Dos escritores miran a Cela
Juan Manuel de Prada y Alberto Olmos nos retratan al genial novelista en el centenario de su nacimiento
La escritura total, por Juan Manuel de Prada
Cela disfrutó en vida de la gloria; ahora parece estar pasando ese purgatorio que los escritores grandes padecen tras su muerte. Para mí Cela representa la escritura total, la escritura en acto, la escritura insomne, indeclinable y pugnaz. Cela era escritor, desde luego, en cuanto escribía; pero también en cuanto hacía y decía: cuando miraba a una mujer (y no se recataba de hacerlo con fruición, cuando la mujer le gustaba), cuando ironizaba de la necedad contemporánea (e ironizaba mucho), cuando se enardecía y enojaba (y entonces era un escritor tonante y aureolado de un furor bíblico).

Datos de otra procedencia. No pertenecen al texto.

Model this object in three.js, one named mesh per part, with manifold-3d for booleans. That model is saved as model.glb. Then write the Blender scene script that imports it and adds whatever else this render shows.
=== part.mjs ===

En estos días ando leyendo el suculento volumen «La forja de un escritor» (1943-1952), editado por la Fundación Banco Santander al cuidado de Adolfo Sotelo Vázquez, en el que se incluyen una gavilla de colaboraciones periodísticas del Cela primero. Leyendo estas virutas de su taller literario uno comprende el formidable genio literario de un escritor como Cela que,teniendo voluntad de ruptura, quiso sin embargo alimentarse siempre en los manantiales de la tradición, cuyas aguas supo purificar y también enturbiar un poco (porque a Cela le gustaba pisar todos los charcos y chapotear en todos los manantiales), para adentrarse en las honduras más trágicas y conmovedoras del alma humana. Cela es a un tiempo tierno y cruel, lírico y bronco, áspero como una alimaña hambrienta y suave como un pájaro aterido. Es un heredero de la tragedia clásica, capaz de sumergirnos en las simas de la angustia y del dolor; y también un heredero de la picaresca española. Junto al escritor que invoca con su escritura cadenciosa y alucinada los atavismos más horrendos, encontramos al escritor compasivo de las úlceras y tormentos que padecen sus criaturas.Toda la escritura total de Cela se resume en esta tensión entre piedad y crueldad, lo que la hace embriagadora como la propia vida. Porque en el torrente de su prosa hallamos siempre la tumultuosa, feroz, delicada vida.
El correr de los relojes, por Alberto Olmos
A la desaparición de un escritor que ha protagonizado su tiempo literario suele seguirle un silencio riguroso, casi un mandato de orfandad para con sus libros, que deben sobrevivir por cuenta propia en el hospicio de las bibliotecas. Con Cela, esta fórmula de re-legitimación póstuma está siendo particularmente cruel, pues el personaje, con sus palanganas, sus piscinas, su nota delatora y esa viuda viral que hace buena hasta a María Kodama, amartilló con mimo en muchos corazones un deseo de venganza que acaso no se sacie hasta que pasen otros cien años. Mejor le fue a Delibes; mejor, incluso, le está yendo a Francisco Umbral. A los dos los tienen en mente los jóvenes escritores, que de Cela prefieren no acordarse.
Cela, sin embargo, con toda su campechanía y salacidad, con ese estilo suyo que pone del revés el idioma español por sus costuras más pringosas, sigue siendo de largo uno de los escritores más radicales de todo el siglo XX. Después de «La familia de Pascual Duarte» y de «La colmena», que ya exploraron maneras novedosas en nuestra narrativa, se internó en una suerte de voz histérica y colectiva que no abandonó hasta sus últimos libros, una voz genial sin otro protagonista que el pueblo español, las señoras y los señores, los muchachuelos y las zagalas, que normalmente localizaba en la habitación de las fregonas o en un burdel, tan enternecedoramente humanos. Tanto la voracidad verbal como la riqueza de caracteres que encontramos en «San Camilo 1936», «Oficio de tinieblas 5» o «Mazurca para dos muertos» remontarán inevitablemente la sima de mala fama donde el autor ha visto arrojado su nombre, porque el lector sólo se encabrona con aquel a quien vio vivir, y no con el fantasma que le dejó hace siglos un gran libro para que lo leyera.
Así, los relojes corren a favor de Camilo José Cela, segundo a segundo, minuto a minuto, hasta marcar la hora exacta de su eterna maestría.